At what point in the social life of a work of art (or a work of information) does the work effectively become public property, even if it remains formally subject to private rights?
The folks at Downhill Battle are testing this proposition with an “Eyes on the Screen” campaign to liberate the classic documentary of the civil rights movement, Eyes on the Prize. In the name of fair use, DB is encouraging individuals to distribute the film via BitTorrent and organize public showings on February 8. Boingboing supplies the link.

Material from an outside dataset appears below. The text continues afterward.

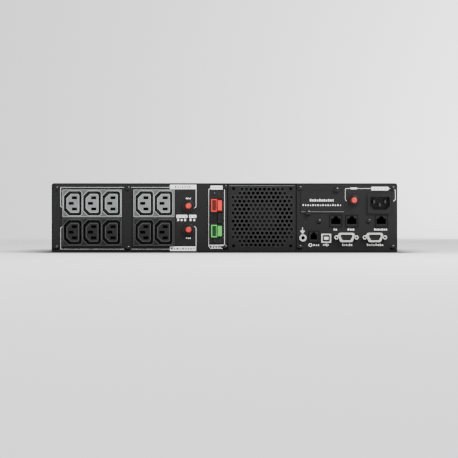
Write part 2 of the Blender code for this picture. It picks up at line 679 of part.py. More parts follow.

Is Eyes on the Prize really the best test case for what might be called “cultural adverse possession” or a “cultural prescriptive easement”? (Adverse possession and prescriptive easements being concepts from the law of real property that award ownership or use rights to long-time occupiers or users of land, even over the objections of the true owners.) Or even a “cultural essential facility,” to invoke a rarely-used doctrine from antitrust law. The likelihood that the owner of a copyright interest implicated in Eyes on the Prize will pop up and sue anyone for showing the film on February 8 is pretty low, and if someone were to sue, this might be the one and only instance where an equitable “ironic symbolism” defense should kick in. Showing a film about civil rights to make a point about civil liberties? The plaintiff might find a sympathetic district judge somewhere, but any right thinking appeals court would find a way to toss this one out. File this hypothetical with the “what’s sauce for the goose is sauce for the gander” reasoning that the Ninth Circuit used in rejecting Larry Flynt’s effort to sue Jerry Falwell for copyright infringement.

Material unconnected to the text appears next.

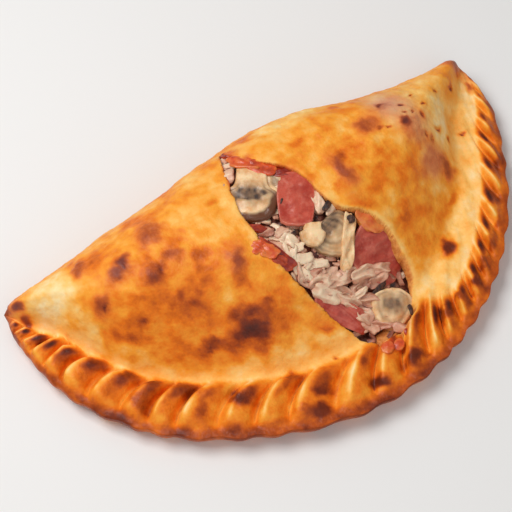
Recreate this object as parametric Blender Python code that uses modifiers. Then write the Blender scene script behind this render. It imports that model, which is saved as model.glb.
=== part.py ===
"""A folded and baked calzone, split open along the top so that its filling shows.

Metres, Z up. The chord of the half moon lies along X and the crimped edge faces -Y.
The origin is at the middle of the underside.
"""

import math
from dataclasses import dataclass

import bmesh
import bpy
import numpy as np
from mathutils import Matrix, Vector

MM = 0.001

# The half moon: a round base of about 300 mm, folded once.
HALF_LENGTH = 150 * MM
DOME_HEIGHT = 52 * MM
TIP_HEIGHT = 12 * MM
EDGE_HEIGHT = 13 * MM
SIDE_BULGE = 14 * MM
FOLD_ROUNDING = 35 * MM
RIM_ROUNDING = 10 * MM
FOOT_ROUNDING = 8 * MM
FLANGE_WIDTH = 32 * MM
TIP_START = 0.025
TIP_NOSE = 2.5 * MM

# How far the hand-shaped outline swells past the plain half moon, in mm,
# at these shares of the way from the left tip to the right tip.
RIM_AT = (0, 0.05, 0.12, 0.22, 0.36, 0.50, 0.64, 0.76, 0.86, 0.94, 1)
RIM_SWELL = (-2.5, -1.0, 2.4, 3.0, 0.2, 2.9, 2.2, 0.5, 0.9, 3.8, 0)
FOLD_AT = (0, 0.08, 0.20, 0.34, 0.48, 0.62, 0.76, 0.88, 1)
FOLD_BULGE = (0.5, 2.0, 6.0, 9.4, 15.5, 16.6, 7.0, 2.0, 2.0)

# The twisted edge: where each pleat crests, as a share of the rim, and its size.
CREST_AT = (0.035, 0.055, 0.078, 0.101, 0.127, 0.155, 0.193, 0.235, 0.264, 0.296,
            0.346, 0.385, 0.423, 0.483, 0.525, 0.565, 0.603, 0.627, 0.656, 0.687,
            0.720, 0.749, 0.785, 0.831, 0.870, 0.903, 0.935, 0.958)
CREST_HEIGHT = 6 * MM
CREST_SLANT = 0.05
CREST_MIDDLE = 0.75
PLEAT_TOP = 0.98
CREST_STEEP = 0.28
VALLEY_DEPTH = 3 * MM
VALLEY_AT = 1.12
BAND_REACH = 1.25

# From here to there along the rim the pleats draw back to its outer part.
NARROW_AT = (0.56, 0.66)
NARROW_TOP = 0.55
NARROW_VALLEY = 0.4
SCALLOP = 0.8 * MM

# Swellings and blisters of the dome: x, y, radius and height in mm.
SWELLINGS = ((-72, -36, 34, 2.5), (78, -34, 30, 2.0), (-16, 8, 16, -2.0),
             (-39, -88, 9, 1.8), (-86, -29, 9, 1.6), (-102, -10, 8, 1.2),
             (-77, -42, 8, 1.2), (83, -21, 10, 1.4), (64, -38, 8, 1.2),
             (89, -35, 8, 1.4), (41, -49, 8, 1.2), (-35, -58, 8, 1.2))

# The split across the top: the two lips, in mm, from the fold to the crimped edge.
GASH_Y = (-1, -10, -17, -26, -37, -45, -54, -60, -67, -76, -88, -102, -112, -120, -125)
LEFT_LIP_X = (-8, -11.5, -14, -17, -19.3, -20, -19.7, -19.3, -19, -17, -11.5, -6, -1, 3, 10)
RIGHT_LIP_X = (-4, 0.5, 7, 15.5, 21, 20.5, 19.5, 28, 43, 49, 52, 49.5, 44, 37, 24)
GASH_FLOOR = 6 * MM
GASH_TOP = 80 * MM

# The hollow under the dome, and the filling in it.
WALL = 4.5 * MM
FLOOR = 3.5 * MM
GAP = 0.35 * MM
HEAP_SINK = 1.4 * MM
HEAP_BUMP = 0.7 * MM

# Mesh fineness.
DOME_COLUMNS = 10
FLANGE_COLUMNS = 8
FOOT_COLUMNS = 3
CAVITY_COLUMNS = 13
CAVITY_STATIONS = ((0.07, 9), (0.43, 22), (0.64, 9), (0.93, 1))
SLICE_SIDES = 22

DOUGH = (0.72, 0.36, 0.12, 1.0)
HEAP_COLOUR = (0.55, 0.36, 0.26, 1.0)
MUSHROOM = (0.66, 0.56, 0.42, 1.0)
HAM = (0.52, 0.15, 0.13, 1.0)
TOMATO = (0.62, 0.12, 0.03, 1.0)


def smoothstep(x, low=0.0, high=1.0):
    """A soft step from 0 at low to 1 at high."""
    x = np.clip((x - low) / (high - low), 0, 1)
    return x * x * (3 - 2 * x)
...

The classic example, but one that (like Eyes on the Prize?) may be completely unique, is the Zapruder film of the Kennedy assassination. The U.S. government now owns the film. The Zapruder estate still owns the copyright, but it has virtually no ability to prevent use of the “work.” Or is that the point? Almost every work protected by copyright has some substitutes, at some price. Markets for taste and culture depend on that. But something that is absolutely and pristinely unique and irreplaceable, something like the Zapruder film, isn’t part of any market, and we know that isn’t entitled to much legal protection, if any.
In ordinary property law, uniqueness of that sort entitles the owner of the object to extra legal protection. In intellectual property law, is it the case that this sort of uniqueness entitles to owner to less protection? Even zero protection?